Wednesday, May 20, 2009

The “Two States Solution”

 

by Raphael Israeli

 

As a rule, we talk about establishing a state for a nation which needs and deserves it, but did not reach that goal. Providing that need, it is thought, would bring peace and quiet to everyone's satisfaction. However, in the case of Israel and the Palestinians, where this formula has grown so fashionable that everyone reiterates it like a ritual, the essential components of this issue are missing, therefore no remedy can be provided by it.

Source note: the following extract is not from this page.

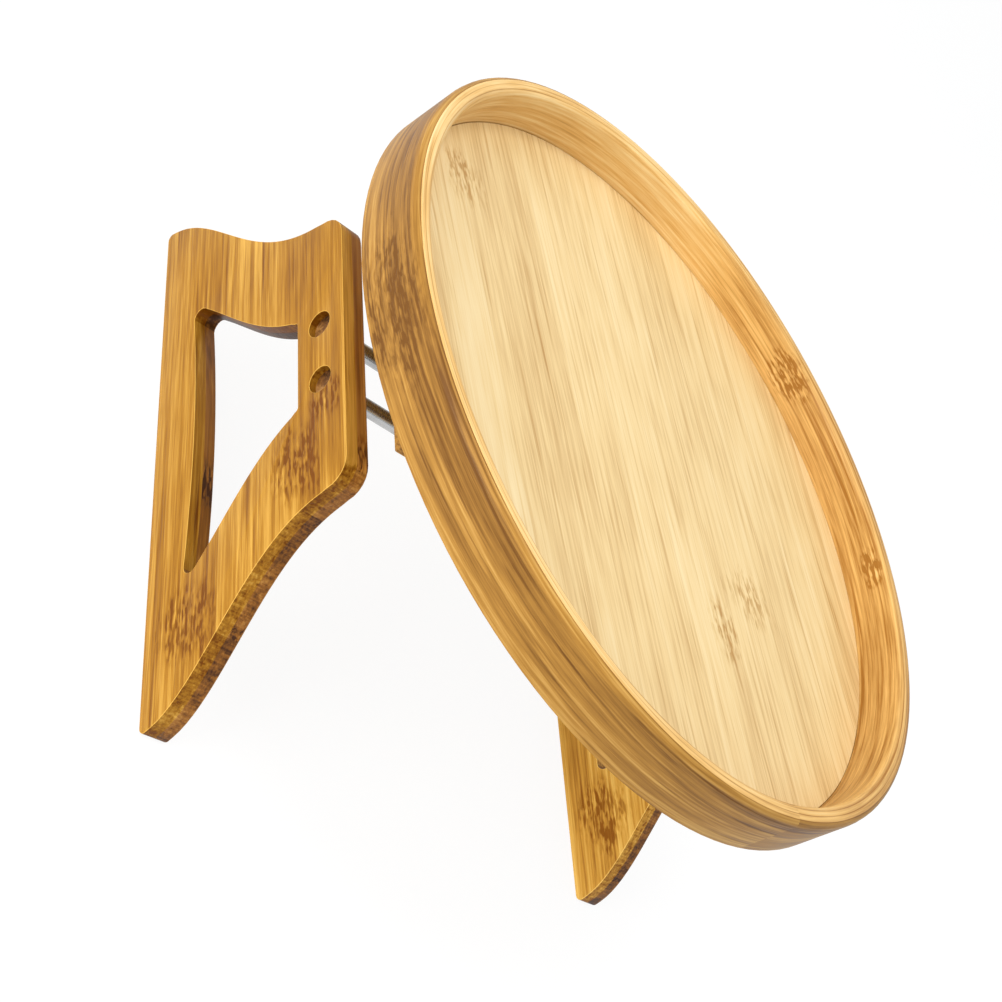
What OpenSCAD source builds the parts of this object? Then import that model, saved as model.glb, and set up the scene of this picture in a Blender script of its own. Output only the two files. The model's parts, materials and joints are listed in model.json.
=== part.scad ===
// Sofa arm tray: a round bamboo tray on two flared leg plates that slide in and out under it.
// The leg plates stand over a sofa arm, or on a table, and the tray rides on a guide block between them.
// Origin: the middle of the tray, on the surface that the leg plates stand on. X is the way the plates slide.

/* [Tray] */
// Outside diameter of the tray
tray_dia = 300; // [260:1:360]
// Height of the tray's rim
rim_h = 24; // [18:0.5:40]
// Thickness of one bent ply of the rim
ply_t = 2; // [1.5:0.1:3]
// Radius of the rim's rounded top edges
rim_round = 3; // [1:0.1:3.6]
// Thickness of the tray's floor board
floor_t = 4.5; // [3.5:0.1:8]
// Thickness of the floor's tongue, which lies under the innermost ply
tongue_t = 2.5; // [1.5:0.1:3]

/* [Leg plates] */
// Height of a leg plate
leg_h = 96; // [85:1:125]
// Width of a leg plate at its foot
foot_w = 221; // [180:1:250]
// Width of a leg plate at its top
top_w = 115; // [100:1:130]
// Thickness of the outer ply of a leg plate
outer_ply_t = 5; // [4.5:0.1:8]
// Thickness of the inner ply of a leg plate
inner_ply_t = 5; // [4.5:0.1:8]
// Radius of the corners at the foot
foot_round = 2.5; // [2:0.5:8]
// Radius of the corners at the top
top_round = 9; // [4:0.5:11]
// Width of wood between the plate's side and its window, measured level
side_band = 41; // [32:0.5:44]
// Height of the window's bottom edge above the foot, at its corners
window_foot = 18.5; // [14:0.5:30]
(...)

For not only are there already more than two states for two nations, geared to respond to the national needs of both Jews and Arabs, but it turns out that the problem is not the existence of two states, or the need thereto, but the necessity to open one's eyes in the face of reality and to call a spade a spade.

 

            Before anything else, we must revert to the grand formula of the Arab-Israeli conflict, instead of confining it to the "Israeli-Palestinian dispute", in order to realize that countries who have no territorial claims on Israel also refuse to recognize it, despite the fact that they  are independent and sovereign states. So, their rejection of Israel is not because it does not recognize them, but because they refuse to accept Israel as part of the Middle East. They claim that their recognition depends on a settlement with the Palestinians, but since the latter reaffirm that they would never recognize a Jewish state, a recognition of Israel is not in the offing. Could Israel demand from the Arabs to sever their ties with Arabism as a condition for recognizing them? Equally, short of an all-Arab recognition of Israel's Jewishness, there can be no settlement of the problem.

 

            States are born to provide security for their citizens, to cultivate their specific culture and to protect their interests. As long as these goals are fulfilled, it matters little what the country is called. Had a Jewish state been established in Uganda or Birobijan, for example, no one would have demanded the establishment of another Jewish state as the prerequisite for resolving the Jewish problem. These rules do not seem to apply to the Palestinians, however. They have founded a state where they constitute the majority of the citizenry, called Jordan, but they pursue the claim and strive for a second Palestinian state. Just to realize the vanity of this argument, one has to reckon that when  a second Palestinian state was born in Gaza two years ago, we were told that it is Hamastan, therefore the birth  of another Palestinian state was as needed as ever. Well, one is Jordan, the other is Hamastan, and how about the fact that both are populated by Palestinians? Would anyone imagine that Israel could demand one Jewish state for Likud and another for the Labor Party, and continue to claim its right to a third Jewish state?

 

            States are born also as a result of a social contract between its citizens. But in the Arab world, states remain atomized, ruled by tyrants and plagued by tribal, religious and political divisions, because they could not agree on such a social contract. The Palestinians too have failed to attain such a basic common denominator of nationhood. Groups shoot and kill each other, chaos reigns in the territories they populate, if Israel does not establish order. They fight for power legitimacy with the force of arms, they are unable to transfer power smoothly to the winner in their "elections", and no civilized dialogue is pursued between rival groups. So, for those who clamor for the two state solution to accommodate two nations, we have to ask: what two people? The Israelis who already have an orderly and recognized state, and the Palestinians who strive for a second or third state, or the Fatah and Hamas adepts, who cannot decide who represents the Palestinians, and in fact have embraced the formula of "two states to two parties", instead of the two nations that have been targeted for a solution?

 

            Thus, it is not two states for two nations that we need, for there exist already three  states for two nations, and certainly not  a third Palestinian state, which would encourage the Arabs of Israel to demand a fourth one in the Galilee and the Negev'. What is direly needed is the assembly of the Palestinian people (namely Jordan, the West Bank, Gaza, Israel and the refugee camps in the Diaspora) under one roof, to enable it to settle its internal dissent and decide who and how it can be represented. Such a development, which might generate a big Palestinian state, and come to encompass most of scattered people who identify as Palestinians, will alone guarantee the founding, and continued existence, of one Palestinian entity. The second state, Israel, does not need to be established, since it already exists and flourishes. It's good neighborly relations with a Palestine which is at peace within itself, is all we need for peace and tranquility in the Middle East.

 

 

Raphael Israeli is a professor of Middle Eastern Studies at Hebrew University, Jerusalem.